▶ **Task material**
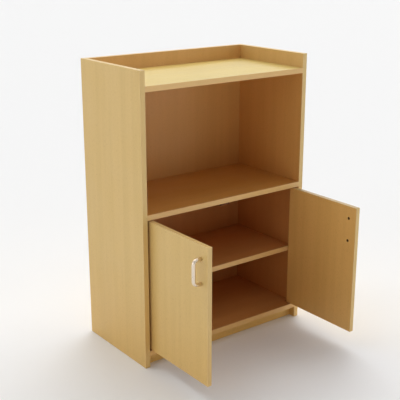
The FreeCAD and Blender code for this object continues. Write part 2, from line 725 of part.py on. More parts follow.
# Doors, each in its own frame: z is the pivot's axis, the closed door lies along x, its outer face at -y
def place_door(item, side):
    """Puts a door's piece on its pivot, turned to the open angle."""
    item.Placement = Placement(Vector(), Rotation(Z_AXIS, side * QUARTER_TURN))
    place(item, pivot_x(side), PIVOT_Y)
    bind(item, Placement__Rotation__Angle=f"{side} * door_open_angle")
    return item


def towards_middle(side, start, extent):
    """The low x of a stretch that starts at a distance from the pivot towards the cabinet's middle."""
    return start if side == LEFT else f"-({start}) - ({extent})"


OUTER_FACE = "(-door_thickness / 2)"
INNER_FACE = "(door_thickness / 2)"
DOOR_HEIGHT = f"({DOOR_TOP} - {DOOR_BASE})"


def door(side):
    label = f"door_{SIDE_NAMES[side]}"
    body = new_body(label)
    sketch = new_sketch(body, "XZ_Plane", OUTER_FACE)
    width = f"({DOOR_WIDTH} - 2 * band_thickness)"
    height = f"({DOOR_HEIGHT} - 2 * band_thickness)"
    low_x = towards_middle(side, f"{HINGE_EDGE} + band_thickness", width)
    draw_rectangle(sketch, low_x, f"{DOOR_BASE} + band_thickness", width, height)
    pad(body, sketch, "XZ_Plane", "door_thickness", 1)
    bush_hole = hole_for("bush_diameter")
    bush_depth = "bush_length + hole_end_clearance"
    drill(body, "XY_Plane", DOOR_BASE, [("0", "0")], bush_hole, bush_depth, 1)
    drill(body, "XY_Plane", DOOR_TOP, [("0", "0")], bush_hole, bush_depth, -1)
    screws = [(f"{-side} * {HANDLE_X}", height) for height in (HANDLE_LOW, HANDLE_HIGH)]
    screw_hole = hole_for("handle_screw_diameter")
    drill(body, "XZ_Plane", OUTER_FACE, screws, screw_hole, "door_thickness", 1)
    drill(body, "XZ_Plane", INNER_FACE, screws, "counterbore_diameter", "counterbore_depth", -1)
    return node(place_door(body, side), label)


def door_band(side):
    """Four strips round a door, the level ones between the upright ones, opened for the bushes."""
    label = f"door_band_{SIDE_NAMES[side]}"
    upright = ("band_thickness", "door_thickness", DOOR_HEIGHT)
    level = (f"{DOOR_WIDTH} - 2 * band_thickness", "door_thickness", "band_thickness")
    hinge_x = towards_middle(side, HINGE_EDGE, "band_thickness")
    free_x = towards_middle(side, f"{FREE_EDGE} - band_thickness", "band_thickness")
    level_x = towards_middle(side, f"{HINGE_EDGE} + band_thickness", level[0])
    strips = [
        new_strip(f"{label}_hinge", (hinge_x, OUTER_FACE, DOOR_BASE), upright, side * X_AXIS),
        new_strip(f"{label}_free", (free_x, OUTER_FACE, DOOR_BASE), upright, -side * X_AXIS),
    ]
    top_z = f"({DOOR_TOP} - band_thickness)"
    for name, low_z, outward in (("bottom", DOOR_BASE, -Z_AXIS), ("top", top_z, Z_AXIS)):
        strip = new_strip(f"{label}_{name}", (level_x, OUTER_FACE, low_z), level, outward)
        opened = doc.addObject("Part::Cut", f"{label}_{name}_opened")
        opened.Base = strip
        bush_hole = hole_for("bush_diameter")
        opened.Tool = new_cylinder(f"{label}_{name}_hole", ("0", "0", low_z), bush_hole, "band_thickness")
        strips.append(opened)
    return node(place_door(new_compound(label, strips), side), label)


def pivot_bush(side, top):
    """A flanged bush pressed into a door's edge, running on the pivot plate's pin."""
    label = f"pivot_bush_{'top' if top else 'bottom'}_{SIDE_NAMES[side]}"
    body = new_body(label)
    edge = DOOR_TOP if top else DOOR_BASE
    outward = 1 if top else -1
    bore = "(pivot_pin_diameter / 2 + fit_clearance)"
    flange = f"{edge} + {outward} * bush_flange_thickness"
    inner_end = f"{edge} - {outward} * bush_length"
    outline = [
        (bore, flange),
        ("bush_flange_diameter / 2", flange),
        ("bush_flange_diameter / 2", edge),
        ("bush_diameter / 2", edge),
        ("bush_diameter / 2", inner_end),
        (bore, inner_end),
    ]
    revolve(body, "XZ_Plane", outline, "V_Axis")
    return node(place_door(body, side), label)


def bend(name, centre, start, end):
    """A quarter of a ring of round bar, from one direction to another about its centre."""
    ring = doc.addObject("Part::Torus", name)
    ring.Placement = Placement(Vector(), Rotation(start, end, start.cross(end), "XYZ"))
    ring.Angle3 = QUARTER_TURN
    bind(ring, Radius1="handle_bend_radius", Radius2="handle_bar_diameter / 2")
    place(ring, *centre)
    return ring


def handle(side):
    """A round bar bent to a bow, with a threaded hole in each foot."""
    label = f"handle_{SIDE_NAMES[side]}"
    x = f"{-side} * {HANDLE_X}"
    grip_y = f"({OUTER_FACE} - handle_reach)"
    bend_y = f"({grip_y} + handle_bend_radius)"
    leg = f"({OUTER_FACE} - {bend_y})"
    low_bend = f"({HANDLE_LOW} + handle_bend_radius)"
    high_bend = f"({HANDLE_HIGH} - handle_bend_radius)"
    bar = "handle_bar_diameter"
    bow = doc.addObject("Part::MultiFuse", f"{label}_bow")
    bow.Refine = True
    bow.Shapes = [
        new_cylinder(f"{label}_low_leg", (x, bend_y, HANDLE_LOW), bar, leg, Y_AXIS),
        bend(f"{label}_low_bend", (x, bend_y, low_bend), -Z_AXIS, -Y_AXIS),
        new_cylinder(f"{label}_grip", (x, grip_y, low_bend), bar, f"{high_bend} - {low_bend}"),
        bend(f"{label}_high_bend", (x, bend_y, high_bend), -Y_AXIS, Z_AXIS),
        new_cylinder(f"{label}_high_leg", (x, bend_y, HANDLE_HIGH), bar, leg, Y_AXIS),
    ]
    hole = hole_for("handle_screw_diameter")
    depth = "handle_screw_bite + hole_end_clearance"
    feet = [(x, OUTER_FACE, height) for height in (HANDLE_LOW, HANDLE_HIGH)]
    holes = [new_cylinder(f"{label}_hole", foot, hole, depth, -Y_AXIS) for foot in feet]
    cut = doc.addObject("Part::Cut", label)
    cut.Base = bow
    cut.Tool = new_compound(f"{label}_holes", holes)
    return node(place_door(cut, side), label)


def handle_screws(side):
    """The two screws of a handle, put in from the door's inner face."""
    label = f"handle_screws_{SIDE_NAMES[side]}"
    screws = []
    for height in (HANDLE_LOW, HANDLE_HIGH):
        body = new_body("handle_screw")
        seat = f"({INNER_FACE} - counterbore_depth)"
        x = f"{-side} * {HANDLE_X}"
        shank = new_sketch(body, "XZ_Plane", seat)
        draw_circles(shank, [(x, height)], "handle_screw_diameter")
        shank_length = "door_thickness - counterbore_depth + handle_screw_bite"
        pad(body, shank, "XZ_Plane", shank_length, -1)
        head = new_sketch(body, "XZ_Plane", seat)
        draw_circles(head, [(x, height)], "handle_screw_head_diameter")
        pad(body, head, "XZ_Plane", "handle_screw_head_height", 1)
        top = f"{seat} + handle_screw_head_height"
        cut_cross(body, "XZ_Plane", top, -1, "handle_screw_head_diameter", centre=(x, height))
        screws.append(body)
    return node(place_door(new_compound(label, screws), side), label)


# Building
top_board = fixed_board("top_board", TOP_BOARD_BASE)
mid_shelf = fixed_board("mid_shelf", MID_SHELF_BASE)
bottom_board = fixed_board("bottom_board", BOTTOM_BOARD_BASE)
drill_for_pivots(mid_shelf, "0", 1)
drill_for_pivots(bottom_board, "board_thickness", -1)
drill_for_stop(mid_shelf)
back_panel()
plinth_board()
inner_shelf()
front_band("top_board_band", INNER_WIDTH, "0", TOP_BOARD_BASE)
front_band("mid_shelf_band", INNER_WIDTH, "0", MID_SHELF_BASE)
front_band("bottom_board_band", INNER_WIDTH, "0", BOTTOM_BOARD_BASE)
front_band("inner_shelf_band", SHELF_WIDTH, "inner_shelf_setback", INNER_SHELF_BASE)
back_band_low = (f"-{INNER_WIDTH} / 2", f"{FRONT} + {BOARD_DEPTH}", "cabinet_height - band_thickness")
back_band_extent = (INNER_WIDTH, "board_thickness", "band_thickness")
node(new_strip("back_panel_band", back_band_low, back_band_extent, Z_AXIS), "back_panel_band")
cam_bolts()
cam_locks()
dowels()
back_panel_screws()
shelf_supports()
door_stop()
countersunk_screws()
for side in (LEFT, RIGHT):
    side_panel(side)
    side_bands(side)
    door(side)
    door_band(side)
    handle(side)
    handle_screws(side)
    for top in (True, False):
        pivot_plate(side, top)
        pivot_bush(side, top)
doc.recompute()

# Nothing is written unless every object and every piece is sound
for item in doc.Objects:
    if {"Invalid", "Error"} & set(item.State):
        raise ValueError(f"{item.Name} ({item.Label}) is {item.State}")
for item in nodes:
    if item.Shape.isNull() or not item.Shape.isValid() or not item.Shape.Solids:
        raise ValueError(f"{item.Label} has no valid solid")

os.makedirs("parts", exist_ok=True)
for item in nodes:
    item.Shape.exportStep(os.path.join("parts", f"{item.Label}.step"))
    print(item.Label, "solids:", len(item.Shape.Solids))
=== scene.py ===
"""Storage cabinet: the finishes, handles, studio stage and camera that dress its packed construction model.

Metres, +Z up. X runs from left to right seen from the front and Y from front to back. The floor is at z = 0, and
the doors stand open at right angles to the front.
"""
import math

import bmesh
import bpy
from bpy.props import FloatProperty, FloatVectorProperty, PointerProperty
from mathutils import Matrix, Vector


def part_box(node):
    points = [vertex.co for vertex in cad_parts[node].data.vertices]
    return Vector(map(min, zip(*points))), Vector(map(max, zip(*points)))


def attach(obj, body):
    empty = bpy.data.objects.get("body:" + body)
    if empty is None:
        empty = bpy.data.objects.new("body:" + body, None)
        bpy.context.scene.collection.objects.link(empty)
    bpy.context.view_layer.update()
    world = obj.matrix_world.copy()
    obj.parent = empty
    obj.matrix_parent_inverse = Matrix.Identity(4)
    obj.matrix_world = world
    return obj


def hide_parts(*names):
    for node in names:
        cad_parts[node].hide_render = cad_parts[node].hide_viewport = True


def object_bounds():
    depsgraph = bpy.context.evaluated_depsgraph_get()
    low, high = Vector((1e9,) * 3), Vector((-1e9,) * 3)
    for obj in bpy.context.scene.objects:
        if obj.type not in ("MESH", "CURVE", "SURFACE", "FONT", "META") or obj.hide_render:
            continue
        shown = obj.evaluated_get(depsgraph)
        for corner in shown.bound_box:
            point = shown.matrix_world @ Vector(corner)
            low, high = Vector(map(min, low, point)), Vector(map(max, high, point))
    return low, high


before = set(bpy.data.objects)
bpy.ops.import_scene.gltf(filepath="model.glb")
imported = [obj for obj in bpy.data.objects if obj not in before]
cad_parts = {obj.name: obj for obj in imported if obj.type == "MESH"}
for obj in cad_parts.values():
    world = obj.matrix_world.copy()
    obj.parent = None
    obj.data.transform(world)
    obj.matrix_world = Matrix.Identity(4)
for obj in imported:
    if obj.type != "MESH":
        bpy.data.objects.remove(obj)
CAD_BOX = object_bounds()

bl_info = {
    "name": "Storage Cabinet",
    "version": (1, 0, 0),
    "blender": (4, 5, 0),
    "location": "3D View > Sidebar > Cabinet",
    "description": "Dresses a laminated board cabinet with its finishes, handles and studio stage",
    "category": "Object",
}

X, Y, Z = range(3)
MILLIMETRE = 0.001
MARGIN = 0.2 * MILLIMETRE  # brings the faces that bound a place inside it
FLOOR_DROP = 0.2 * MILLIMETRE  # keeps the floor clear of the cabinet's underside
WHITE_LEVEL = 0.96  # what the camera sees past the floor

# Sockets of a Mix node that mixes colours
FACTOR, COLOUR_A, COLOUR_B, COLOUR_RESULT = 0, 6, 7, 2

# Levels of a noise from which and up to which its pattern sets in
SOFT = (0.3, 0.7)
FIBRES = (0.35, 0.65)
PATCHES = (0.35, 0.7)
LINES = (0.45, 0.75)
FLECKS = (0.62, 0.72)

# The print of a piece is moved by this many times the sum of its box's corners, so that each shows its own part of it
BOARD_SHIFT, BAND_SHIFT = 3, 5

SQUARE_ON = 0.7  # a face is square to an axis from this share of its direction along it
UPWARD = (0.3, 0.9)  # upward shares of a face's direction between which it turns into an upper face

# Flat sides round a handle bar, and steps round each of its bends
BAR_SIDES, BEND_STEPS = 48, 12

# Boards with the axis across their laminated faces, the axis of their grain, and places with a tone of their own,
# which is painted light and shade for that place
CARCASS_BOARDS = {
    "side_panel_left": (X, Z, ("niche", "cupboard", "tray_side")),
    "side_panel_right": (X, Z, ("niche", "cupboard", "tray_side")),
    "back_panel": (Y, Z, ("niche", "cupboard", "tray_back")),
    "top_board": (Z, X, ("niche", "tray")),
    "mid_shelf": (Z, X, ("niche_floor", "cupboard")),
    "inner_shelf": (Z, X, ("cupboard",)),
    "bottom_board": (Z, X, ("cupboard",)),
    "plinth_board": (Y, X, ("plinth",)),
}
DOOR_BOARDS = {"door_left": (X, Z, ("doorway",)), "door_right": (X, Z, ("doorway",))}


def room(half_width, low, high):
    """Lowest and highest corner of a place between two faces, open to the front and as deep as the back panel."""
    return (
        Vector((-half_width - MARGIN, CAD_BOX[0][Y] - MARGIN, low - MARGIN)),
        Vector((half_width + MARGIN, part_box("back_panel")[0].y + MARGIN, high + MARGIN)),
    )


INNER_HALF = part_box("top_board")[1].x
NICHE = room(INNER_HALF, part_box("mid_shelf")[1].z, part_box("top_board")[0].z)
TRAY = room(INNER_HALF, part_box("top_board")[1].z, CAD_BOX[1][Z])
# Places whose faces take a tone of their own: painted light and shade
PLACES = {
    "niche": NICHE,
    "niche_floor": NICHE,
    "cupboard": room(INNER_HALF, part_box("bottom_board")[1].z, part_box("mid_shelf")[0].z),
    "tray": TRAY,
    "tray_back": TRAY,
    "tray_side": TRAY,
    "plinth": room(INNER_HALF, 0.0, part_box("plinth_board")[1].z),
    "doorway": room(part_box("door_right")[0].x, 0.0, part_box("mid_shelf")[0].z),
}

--

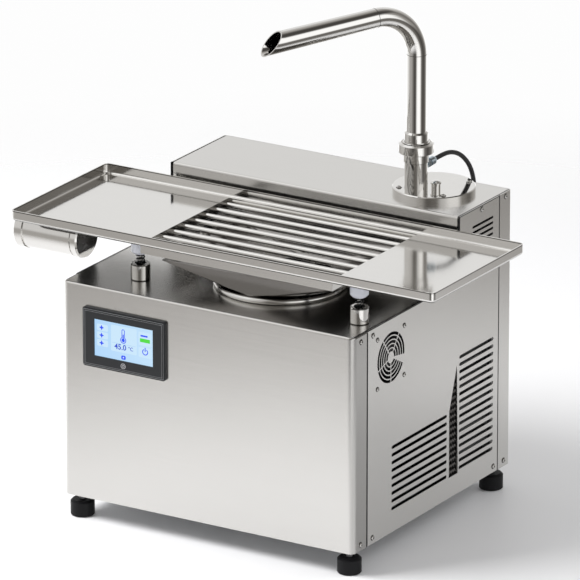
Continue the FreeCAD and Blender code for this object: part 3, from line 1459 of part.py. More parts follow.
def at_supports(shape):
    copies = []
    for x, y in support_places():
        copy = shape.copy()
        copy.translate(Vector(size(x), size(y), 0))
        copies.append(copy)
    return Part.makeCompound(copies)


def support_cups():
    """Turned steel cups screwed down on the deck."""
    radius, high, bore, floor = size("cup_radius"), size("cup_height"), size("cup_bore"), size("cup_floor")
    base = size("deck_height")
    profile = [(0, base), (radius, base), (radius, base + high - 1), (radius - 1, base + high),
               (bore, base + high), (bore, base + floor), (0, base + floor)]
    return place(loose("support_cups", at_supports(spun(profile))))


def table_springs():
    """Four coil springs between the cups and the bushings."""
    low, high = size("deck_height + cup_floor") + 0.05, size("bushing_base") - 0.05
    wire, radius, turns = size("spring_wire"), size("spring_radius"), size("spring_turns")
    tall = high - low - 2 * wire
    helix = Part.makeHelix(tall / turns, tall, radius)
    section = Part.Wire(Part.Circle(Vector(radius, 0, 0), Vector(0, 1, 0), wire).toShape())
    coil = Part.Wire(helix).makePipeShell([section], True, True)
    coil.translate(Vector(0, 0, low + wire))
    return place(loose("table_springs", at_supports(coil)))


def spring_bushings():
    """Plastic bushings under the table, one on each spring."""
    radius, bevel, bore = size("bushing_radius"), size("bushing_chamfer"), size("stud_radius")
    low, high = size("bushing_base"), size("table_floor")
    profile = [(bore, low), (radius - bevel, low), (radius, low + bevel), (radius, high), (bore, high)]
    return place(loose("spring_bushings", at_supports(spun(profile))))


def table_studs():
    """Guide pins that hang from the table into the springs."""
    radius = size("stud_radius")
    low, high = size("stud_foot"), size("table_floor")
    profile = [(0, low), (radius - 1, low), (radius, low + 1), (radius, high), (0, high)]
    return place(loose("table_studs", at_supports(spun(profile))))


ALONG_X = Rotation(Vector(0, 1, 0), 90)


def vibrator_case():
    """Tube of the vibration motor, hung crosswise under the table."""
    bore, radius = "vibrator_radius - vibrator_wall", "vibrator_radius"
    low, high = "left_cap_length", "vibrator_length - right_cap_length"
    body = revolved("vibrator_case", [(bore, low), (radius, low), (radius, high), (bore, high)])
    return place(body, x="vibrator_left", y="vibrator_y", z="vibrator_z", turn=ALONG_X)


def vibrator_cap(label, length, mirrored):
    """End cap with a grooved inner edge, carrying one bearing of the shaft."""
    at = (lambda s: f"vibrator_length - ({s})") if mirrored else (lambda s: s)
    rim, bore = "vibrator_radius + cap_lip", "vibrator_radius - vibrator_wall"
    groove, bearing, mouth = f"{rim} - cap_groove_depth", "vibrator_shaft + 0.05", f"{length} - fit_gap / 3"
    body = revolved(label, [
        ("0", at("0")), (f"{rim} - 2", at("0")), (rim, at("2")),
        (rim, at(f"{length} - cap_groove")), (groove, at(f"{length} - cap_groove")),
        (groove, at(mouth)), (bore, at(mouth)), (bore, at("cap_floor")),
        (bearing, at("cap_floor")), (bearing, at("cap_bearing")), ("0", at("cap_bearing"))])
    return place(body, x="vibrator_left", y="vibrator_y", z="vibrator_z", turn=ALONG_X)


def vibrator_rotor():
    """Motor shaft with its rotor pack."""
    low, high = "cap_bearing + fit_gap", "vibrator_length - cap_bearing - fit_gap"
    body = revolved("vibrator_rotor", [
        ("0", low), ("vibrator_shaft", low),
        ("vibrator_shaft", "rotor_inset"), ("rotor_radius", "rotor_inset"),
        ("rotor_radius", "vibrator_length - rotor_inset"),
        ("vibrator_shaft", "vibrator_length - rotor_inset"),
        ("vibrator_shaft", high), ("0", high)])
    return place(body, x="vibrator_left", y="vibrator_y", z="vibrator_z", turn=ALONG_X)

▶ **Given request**
Begin with the line containing "# Nothing is", end with the line containing "imported = [obj", and repeat every line in that stretch exactly.

▶ **Task answer**
# Nothing is written unless every object and every piece is sound
for item in doc.Objects:
    if {"Invalid", "Error"} & set(item.State):
        raise ValueError(f"{item.Name} ({item.Label}) is {item.State}")
for item in nodes:
    if item.Shape.isNull() or not item.Shape.isValid() or not item.Shape.Solids:
        raise ValueError(f"{item.Label} has no valid solid")

os.makedirs("parts", exist_ok=True)
for item in nodes:
    item.Shape.exportStep(os.path.join("parts", f"{item.Label}.step"))
    print(item.Label, "solids:", len(item.Shape.Solids))
=== scene.py ===
"""Storage cabinet: the finishes, handles, studio stage and camera that dress its packed construction model.

Metres, +Z up. X runs from left to right seen from the front and Y from front to back. The floor is at z = 0, and
the doors stand open at right angles to the front.
"""
import math

import bmesh
import bpy
from bpy.props import FloatProperty, FloatVectorProperty, PointerProperty
from mathutils import Matrix, Vector


def part_box(node):
    points = [vertex.co for vertex in cad_parts[node].data.vertices]
    return Vector(map(min, zip(*points))), Vector(map(max, zip(*points)))


def attach(obj, body):
    empty = bpy.data.objects.get("body:" + body)
    if empty is None:
        empty = bpy.data.objects.new("body:" + body, None)
        bpy.context.scene.collection.objects.link(empty)
    bpy.context.view_layer.update()
    world = obj.matrix_world.copy()
    obj.parent = empty
    obj.matrix_parent_inverse = Matrix.Identity(4)
    obj.matrix_world = world
    return obj


def hide_parts(*names):
    for node in names:
        cad_parts[node].hide_render = cad_parts[node].hide_viewport = True


def object_bounds():
    depsgraph = bpy.context.evaluated_depsgraph_get()
    low, high = Vector((1e9,) * 3), Vector((-1e9,) * 3)
    for obj in bpy.context.scene.objects:
        if obj.type not in ("MESH", "CURVE", "SURFACE", "FONT", "META") or obj.hide_render:
            continue
        shown = obj.evaluated_get(depsgraph)
        for corner in shown.bound_box:
            point = shown.matrix_world @ Vector(corner)
            low, high = Vector(map(min, low, point)), Vector(map(max, high, point))
    return low, high


before = set(bpy.data.objects)
bpy.ops.import_scene.gltf(filepath="model.glb")
imported = [obj for obj in bpy.data.objects if obj not in before]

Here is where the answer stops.